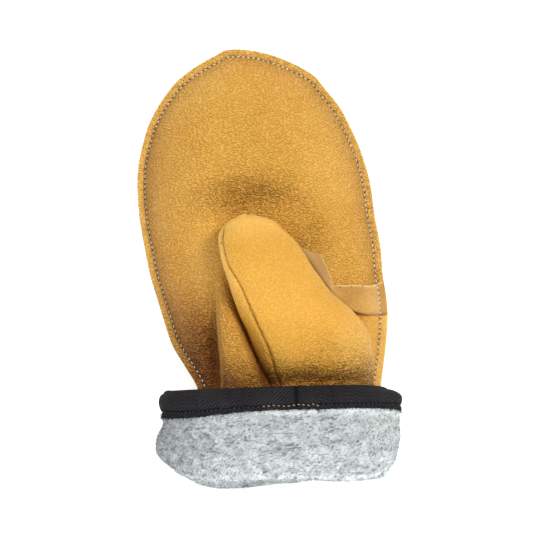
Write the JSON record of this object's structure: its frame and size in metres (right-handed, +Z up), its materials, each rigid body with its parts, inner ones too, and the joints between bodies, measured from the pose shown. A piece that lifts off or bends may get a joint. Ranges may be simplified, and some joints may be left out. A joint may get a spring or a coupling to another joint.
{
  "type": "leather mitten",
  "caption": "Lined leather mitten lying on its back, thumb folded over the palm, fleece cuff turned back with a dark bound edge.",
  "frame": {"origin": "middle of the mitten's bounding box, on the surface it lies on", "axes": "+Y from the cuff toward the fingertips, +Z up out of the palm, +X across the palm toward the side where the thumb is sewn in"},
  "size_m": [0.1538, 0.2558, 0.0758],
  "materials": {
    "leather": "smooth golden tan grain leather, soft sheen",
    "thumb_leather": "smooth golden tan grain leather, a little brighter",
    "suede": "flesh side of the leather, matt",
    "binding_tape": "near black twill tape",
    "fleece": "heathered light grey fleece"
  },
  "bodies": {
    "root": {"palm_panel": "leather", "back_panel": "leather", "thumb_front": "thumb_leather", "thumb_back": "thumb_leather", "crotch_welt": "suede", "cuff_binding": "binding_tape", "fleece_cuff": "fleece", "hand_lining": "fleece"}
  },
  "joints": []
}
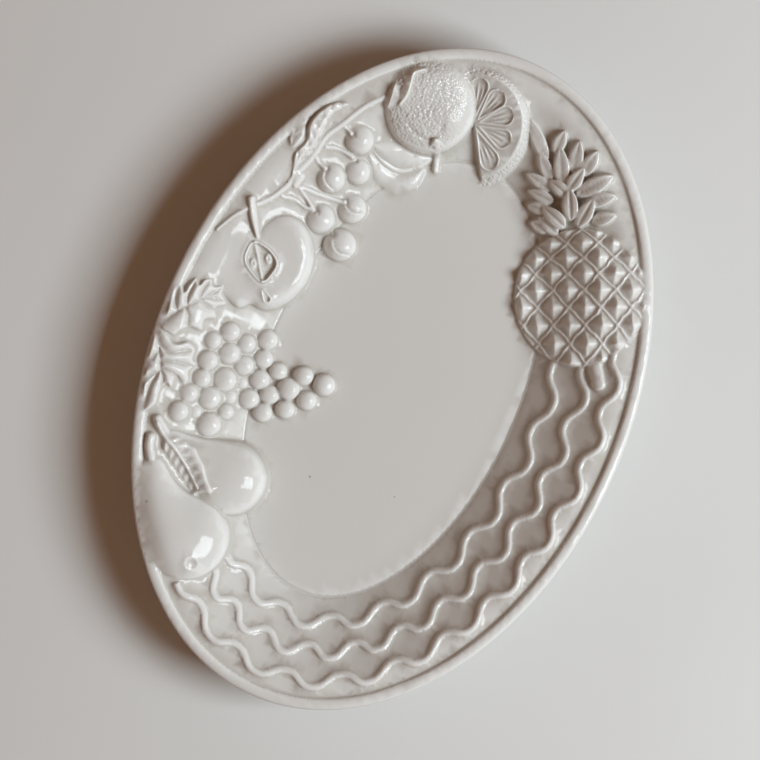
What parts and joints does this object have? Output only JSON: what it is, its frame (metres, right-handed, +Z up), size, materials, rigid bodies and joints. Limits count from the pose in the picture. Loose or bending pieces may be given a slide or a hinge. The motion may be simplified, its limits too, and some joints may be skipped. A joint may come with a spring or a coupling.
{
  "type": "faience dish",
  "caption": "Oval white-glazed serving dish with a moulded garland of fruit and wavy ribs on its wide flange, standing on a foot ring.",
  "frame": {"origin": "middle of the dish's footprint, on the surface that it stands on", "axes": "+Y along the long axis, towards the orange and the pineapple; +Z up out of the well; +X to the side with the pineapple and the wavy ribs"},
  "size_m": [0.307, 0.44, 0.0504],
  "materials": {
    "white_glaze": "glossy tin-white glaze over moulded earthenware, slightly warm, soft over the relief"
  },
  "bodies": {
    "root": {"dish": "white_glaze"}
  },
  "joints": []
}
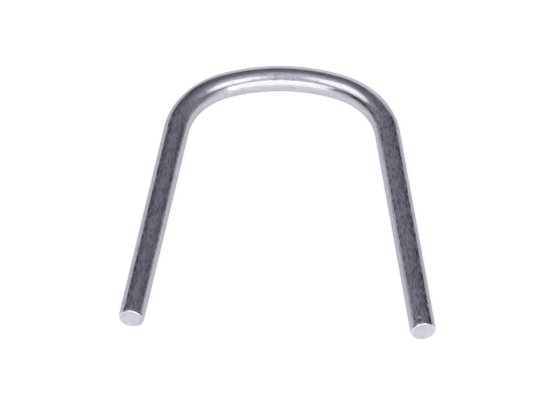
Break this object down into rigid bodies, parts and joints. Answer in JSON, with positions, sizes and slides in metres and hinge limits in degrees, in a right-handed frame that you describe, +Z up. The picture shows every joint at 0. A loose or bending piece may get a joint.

**Work to do:**
Provide all the records again, word for word.

**Expected output:**
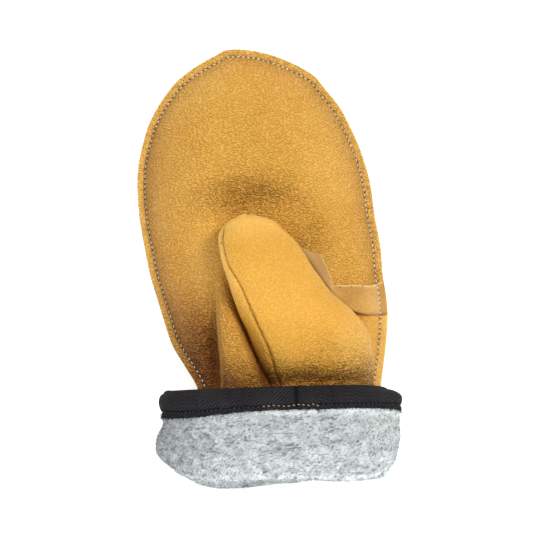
Write the JSON record of this object's structure: its frame and size in metres (right-handed, +Z up), its materials, each rigid body with its parts, inner ones too, and the joints between bodies, measured from the pose shown. A piece that lifts off or bends may get a joint. Ranges may be simplified, and some joints may be left out. A joint may get a spring or a coupling to another joint.
{
  "type": "leather mitten",
  "caption": "Lined leather mitten lying on its back, thumb folded over the palm, fleece cuff turned back with a dark bound edge.",
  "frame": {"origin": "middle of the mitten's bounding box, on the surface it lies on", "axes": "+Y from the cuff toward the fingertips, +Z up out of the palm, +X across the palm toward the side where the thumb is sewn in"},
  "size_m": [0.1538, 0.2558, 0.0758],
  "materials": {
    "leather": "smooth golden tan grain leather, soft sheen",
    "thumb_leather": "smooth golden tan grain leather, a little brighter",
    "suede": "flesh side of the leather, matt",
    "binding_tape": "near black twill tape",
    "fleece": "heathered light grey fleece"
  },
  "bodies": {
    "root": {"palm_panel": "leather", "back_panel": "leather", "thumb_front": "thumb_leather", "thumb_back": "thumb_leather", "crotch_welt": "suede", "cuff_binding": "binding_tape", "fleece_cuff": "fleece", "hand_lining": "fleece"}
  },
  "joints": []
}
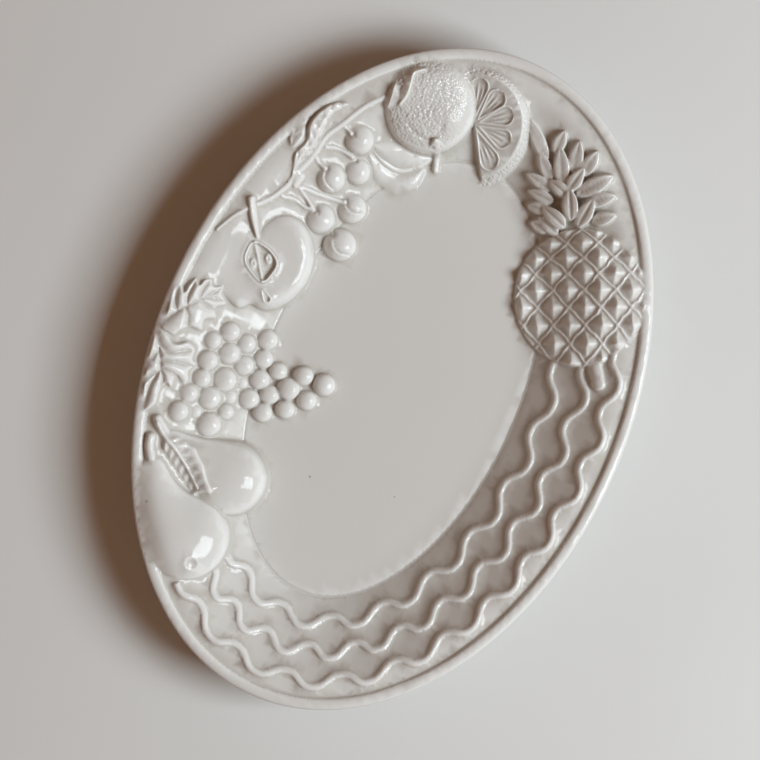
What parts and joints does this object have? Output only JSON: what it is, its frame (metres, right-handed, +Z up), size, materials, rigid bodies and joints. Limits count from the pose in the picture. Loose or bending pieces may be given a slide or a hinge. The motion may be simplified, its limits too, and some joints may be skipped. A joint may come with a spring or a coupling.
{
  "type": "faience dish",
  "caption": "Oval white-glazed serving dish with a moulded garland of fruit and wavy ribs on its wide flange, standing on a foot ring.",
  "frame": {"origin": "middle of the dish's footprint, on the surface that it stands on", "axes": "+Y along the long axis, towards the orange and the pineapple; +Z up out of the well; +X to the side with the pineapple and the wavy ribs"},
  "size_m": [0.307, 0.44, 0.0504],
  "materials": {
    "white_glaze": "glossy tin-white glaze over moulded earthenware, slightly warm, soft over the relief"
  },
  "bodies": {
    "root": {"dish": "white_glaze"}
  },
  "joints": []
}
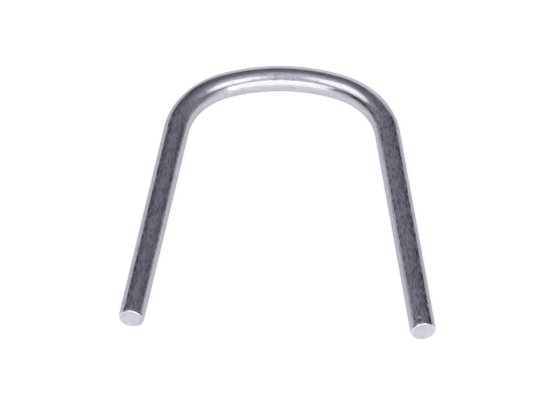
Break this object down into rigid bodies, parts and joints. Answer in JSON, with positions, sizes and slides in metres and hinge limits in degrees, in a right-handed frame that you describe, +Z up. The picture shows every joint at 0. A loose or bending piece may get a joint.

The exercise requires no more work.